■ Data block ■
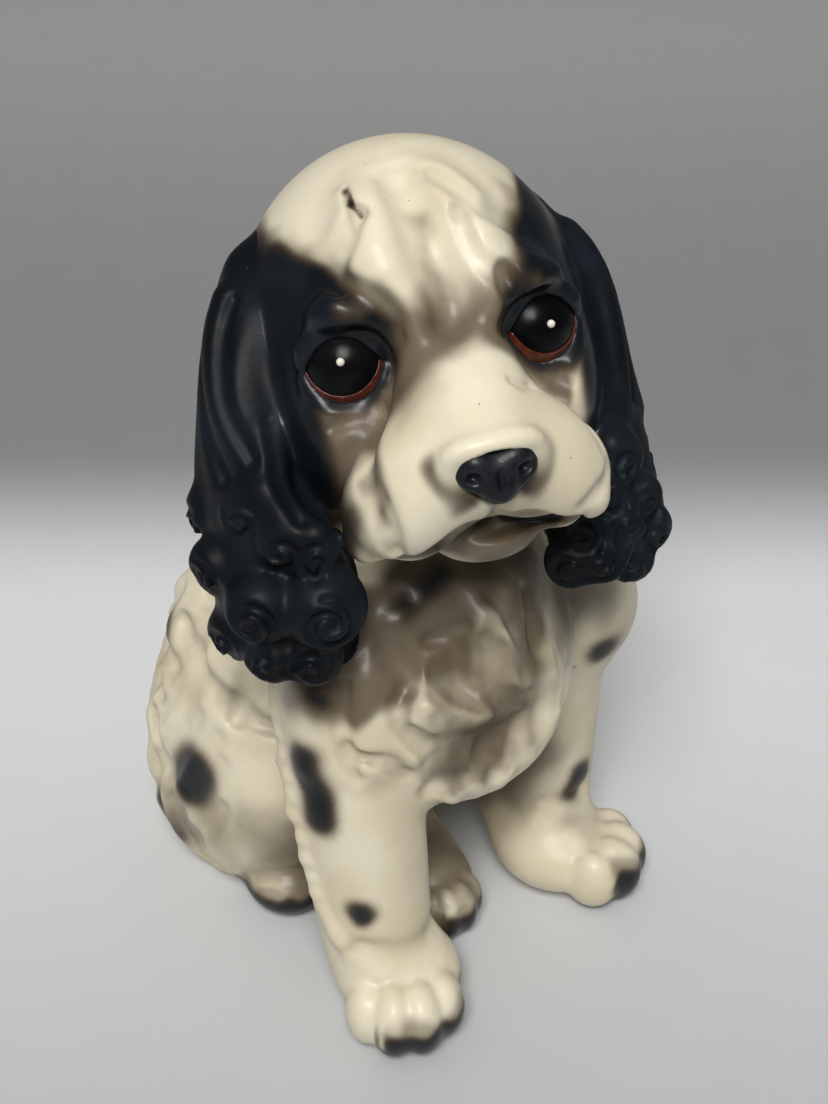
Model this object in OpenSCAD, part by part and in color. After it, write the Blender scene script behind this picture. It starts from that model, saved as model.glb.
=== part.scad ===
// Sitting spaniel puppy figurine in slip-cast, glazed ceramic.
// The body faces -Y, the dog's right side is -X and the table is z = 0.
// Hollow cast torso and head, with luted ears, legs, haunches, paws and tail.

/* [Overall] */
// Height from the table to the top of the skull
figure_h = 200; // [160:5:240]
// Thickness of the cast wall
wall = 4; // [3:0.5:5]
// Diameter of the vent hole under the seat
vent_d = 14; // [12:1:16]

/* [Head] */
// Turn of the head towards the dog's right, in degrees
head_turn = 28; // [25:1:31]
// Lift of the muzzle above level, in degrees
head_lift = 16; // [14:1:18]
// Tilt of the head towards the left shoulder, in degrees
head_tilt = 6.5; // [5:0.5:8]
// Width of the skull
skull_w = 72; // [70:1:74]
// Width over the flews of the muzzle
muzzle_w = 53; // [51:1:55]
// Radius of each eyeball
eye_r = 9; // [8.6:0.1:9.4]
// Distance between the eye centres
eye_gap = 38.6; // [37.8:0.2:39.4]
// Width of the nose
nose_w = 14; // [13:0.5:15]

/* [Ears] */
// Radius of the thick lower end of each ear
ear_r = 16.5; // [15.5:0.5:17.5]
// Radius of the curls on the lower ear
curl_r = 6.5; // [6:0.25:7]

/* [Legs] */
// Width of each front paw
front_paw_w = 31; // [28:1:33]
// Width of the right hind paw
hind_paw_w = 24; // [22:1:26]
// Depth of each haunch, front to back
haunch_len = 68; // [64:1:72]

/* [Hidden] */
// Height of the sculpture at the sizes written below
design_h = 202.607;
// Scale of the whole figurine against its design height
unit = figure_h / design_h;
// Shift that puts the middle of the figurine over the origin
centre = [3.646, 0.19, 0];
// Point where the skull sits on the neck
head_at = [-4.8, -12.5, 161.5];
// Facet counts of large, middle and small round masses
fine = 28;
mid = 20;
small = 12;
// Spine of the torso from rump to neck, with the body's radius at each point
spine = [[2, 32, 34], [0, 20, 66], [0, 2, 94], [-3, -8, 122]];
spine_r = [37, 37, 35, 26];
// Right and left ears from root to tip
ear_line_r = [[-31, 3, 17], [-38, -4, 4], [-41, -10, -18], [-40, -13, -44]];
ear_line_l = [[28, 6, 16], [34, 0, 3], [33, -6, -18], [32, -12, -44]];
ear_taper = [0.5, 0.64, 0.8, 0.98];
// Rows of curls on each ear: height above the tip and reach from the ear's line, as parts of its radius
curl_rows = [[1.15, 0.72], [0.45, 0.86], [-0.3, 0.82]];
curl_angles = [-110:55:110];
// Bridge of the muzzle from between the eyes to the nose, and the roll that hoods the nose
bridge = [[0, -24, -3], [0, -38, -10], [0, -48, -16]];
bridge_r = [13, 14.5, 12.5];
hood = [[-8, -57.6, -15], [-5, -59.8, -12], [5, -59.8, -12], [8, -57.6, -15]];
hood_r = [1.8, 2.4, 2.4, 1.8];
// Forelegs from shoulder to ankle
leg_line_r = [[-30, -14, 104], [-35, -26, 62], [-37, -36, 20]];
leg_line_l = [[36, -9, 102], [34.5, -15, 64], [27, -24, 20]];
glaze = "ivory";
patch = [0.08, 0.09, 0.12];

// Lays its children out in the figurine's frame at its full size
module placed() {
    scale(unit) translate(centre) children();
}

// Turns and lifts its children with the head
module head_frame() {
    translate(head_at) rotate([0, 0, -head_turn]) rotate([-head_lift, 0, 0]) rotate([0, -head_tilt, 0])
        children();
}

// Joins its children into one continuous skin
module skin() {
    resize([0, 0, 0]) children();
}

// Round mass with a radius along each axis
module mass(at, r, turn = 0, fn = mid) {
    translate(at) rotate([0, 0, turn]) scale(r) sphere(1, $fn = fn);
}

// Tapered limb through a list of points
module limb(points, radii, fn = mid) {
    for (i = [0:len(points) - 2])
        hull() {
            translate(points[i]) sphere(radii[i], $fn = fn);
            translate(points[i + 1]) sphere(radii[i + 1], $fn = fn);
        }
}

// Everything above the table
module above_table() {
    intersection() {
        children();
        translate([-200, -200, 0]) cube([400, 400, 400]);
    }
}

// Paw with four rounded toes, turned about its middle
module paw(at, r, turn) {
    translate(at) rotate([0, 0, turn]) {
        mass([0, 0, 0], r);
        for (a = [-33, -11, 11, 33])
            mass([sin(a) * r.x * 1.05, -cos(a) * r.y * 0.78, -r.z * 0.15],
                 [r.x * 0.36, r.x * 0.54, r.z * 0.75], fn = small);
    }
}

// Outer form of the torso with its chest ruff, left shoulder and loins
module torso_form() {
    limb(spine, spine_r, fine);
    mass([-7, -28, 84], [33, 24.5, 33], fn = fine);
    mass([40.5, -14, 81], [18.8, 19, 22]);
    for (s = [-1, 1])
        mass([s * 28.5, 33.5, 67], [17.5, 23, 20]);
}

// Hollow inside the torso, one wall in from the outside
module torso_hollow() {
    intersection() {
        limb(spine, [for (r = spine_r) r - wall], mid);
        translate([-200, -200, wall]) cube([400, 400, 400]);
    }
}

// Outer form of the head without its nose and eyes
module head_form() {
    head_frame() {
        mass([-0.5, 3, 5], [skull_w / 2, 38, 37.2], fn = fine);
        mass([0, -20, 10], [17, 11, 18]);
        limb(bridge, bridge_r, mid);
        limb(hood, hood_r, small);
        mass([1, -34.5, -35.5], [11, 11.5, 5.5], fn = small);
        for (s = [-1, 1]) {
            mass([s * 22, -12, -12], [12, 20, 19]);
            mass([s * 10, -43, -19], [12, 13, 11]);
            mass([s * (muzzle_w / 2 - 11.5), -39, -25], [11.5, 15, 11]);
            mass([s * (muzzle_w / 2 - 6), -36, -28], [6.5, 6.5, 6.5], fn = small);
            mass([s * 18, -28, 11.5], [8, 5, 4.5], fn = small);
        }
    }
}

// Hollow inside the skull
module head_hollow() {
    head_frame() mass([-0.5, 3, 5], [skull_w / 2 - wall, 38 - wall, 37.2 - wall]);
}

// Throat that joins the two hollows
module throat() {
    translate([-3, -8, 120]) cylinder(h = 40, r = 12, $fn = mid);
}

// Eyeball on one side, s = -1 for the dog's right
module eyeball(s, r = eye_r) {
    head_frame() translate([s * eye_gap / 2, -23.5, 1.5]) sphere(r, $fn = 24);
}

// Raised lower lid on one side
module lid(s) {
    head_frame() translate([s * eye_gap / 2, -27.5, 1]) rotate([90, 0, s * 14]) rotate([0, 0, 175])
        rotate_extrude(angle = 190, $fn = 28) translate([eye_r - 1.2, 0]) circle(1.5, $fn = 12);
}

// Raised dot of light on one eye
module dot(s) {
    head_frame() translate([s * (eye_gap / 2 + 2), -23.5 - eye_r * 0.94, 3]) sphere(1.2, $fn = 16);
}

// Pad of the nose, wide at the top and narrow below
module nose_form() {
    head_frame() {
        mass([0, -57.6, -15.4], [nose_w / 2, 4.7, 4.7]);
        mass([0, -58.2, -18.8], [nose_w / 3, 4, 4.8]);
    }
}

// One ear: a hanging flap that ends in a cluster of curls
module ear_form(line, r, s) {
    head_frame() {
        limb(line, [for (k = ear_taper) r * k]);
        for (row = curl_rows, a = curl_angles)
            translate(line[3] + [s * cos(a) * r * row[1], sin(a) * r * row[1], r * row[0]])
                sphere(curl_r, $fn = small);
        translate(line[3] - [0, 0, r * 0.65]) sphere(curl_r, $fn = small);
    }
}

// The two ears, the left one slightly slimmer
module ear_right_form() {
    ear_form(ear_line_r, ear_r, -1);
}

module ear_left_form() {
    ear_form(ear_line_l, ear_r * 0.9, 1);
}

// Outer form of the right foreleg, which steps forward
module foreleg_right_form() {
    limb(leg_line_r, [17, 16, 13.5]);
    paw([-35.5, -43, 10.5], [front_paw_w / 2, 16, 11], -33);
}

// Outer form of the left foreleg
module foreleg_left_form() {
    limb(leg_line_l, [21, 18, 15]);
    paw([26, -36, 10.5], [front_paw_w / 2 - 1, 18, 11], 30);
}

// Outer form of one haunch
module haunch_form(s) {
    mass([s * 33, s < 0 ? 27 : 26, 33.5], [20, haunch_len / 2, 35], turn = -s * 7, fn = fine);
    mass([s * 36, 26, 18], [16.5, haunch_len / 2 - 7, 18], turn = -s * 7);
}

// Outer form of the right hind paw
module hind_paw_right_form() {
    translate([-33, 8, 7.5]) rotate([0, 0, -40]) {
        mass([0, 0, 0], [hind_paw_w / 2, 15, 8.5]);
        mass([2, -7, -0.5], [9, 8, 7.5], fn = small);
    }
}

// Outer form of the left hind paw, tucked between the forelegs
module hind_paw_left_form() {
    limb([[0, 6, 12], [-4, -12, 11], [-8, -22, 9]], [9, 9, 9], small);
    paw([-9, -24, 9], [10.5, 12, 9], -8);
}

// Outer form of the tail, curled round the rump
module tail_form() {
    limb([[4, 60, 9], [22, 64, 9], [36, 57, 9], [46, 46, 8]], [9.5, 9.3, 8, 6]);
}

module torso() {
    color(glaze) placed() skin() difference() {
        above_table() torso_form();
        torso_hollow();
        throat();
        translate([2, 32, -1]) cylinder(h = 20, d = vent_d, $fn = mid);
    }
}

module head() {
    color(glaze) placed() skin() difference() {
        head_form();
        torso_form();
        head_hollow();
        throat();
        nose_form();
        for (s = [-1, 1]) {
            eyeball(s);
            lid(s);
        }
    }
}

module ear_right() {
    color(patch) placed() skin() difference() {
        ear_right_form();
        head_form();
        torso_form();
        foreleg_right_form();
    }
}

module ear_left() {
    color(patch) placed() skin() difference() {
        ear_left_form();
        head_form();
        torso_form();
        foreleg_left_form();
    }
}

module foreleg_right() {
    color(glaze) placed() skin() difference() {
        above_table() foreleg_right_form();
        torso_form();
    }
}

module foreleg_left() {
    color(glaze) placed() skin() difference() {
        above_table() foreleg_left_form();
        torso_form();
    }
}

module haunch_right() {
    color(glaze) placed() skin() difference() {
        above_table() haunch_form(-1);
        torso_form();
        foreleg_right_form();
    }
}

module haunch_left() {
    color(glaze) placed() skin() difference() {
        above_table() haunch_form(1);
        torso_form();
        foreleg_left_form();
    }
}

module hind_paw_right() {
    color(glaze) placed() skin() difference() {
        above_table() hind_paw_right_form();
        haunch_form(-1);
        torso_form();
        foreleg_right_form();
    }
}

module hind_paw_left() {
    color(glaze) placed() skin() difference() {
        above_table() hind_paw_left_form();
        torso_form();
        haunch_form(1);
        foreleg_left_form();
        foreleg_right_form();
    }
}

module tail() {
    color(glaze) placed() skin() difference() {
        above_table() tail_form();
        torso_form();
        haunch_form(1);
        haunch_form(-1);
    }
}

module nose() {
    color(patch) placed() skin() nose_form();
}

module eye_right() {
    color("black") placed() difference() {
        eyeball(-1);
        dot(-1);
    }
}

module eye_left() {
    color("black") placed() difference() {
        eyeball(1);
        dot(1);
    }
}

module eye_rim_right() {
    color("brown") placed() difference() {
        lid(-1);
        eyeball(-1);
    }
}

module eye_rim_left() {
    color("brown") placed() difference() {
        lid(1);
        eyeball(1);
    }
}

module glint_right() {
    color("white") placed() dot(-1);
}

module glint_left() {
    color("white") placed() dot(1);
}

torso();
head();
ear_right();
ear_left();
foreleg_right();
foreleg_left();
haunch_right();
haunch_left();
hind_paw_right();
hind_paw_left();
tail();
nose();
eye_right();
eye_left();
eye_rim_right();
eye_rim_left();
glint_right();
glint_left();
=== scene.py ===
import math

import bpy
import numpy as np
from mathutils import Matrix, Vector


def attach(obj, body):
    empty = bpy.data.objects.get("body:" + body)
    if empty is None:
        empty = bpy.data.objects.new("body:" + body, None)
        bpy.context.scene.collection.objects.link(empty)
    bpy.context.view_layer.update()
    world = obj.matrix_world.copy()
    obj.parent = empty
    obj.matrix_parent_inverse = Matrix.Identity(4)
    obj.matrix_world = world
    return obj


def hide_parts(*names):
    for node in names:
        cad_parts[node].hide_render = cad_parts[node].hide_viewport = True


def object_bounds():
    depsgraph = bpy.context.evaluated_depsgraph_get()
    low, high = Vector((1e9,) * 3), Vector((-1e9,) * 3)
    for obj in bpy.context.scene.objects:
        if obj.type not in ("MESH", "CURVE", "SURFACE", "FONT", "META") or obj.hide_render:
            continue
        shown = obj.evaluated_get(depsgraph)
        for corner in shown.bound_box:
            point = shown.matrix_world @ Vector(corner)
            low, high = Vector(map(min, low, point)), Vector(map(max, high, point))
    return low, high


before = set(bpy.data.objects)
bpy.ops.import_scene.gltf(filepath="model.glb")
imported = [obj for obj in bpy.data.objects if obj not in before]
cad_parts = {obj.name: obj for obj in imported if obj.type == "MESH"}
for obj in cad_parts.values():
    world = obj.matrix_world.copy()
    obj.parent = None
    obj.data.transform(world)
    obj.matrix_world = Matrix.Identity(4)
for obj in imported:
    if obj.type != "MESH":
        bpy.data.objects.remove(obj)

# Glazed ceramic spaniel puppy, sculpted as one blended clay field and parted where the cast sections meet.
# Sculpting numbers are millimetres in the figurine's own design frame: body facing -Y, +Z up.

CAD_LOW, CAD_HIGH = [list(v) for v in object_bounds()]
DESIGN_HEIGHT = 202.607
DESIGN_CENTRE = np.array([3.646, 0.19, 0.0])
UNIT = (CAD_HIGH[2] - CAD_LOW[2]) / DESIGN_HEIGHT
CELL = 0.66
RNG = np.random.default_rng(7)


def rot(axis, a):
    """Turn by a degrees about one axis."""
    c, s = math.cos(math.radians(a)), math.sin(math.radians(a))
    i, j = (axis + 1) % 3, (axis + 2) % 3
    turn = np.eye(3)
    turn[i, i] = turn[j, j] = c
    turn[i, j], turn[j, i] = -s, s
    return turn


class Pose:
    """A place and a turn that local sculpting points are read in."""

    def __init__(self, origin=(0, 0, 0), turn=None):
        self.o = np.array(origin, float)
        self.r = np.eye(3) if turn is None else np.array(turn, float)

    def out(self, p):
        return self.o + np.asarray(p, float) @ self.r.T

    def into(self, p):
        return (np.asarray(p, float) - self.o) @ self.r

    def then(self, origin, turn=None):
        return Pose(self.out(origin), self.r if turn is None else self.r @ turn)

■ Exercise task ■
Extract, word for word, every line beginning with the one that holds "ear_left();" and concluding with the one that holds "for corner in". Include both of those lines.

■ Full answer ■
ear_left();
foreleg_right();
foreleg_left();
haunch_right();
haunch_left();
hind_paw_right();
hind_paw_left();
tail();
nose();
eye_right();
eye_left();
eye_rim_right();
eye_rim_left();
glint_right();
glint_left();
=== scene.py ===
import math

import bpy
import numpy as np
from mathutils import Matrix, Vector


def attach(obj, body):
    empty = bpy.data.objects.get("body:" + body)
    if empty is None:
        empty = bpy.data.objects.new("body:" + body, None)
        bpy.context.scene.collection.objects.link(empty)
    bpy.context.view_layer.update()
    world = obj.matrix_world.copy()
    obj.parent = empty
    obj.matrix_parent_inverse = Matrix.Identity(4)
    obj.matrix_world = world
    return obj


def hide_parts(*names):
    for node in names:
        cad_parts[node].hide_render = cad_parts[node].hide_viewport = True


def object_bounds():
    depsgraph = bpy.context.evaluated_depsgraph_get()
    low, high = Vector((1e9,) * 3), Vector((-1e9,) * 3)
    for obj in bpy.context.scene.objects:
        if obj.type not in ("MESH", "CURVE", "SURFACE", "FONT", "META") or obj.hide_render:
            continue
        shown = obj.evaluated_get(depsgraph)
        for corner in shown.bound_box:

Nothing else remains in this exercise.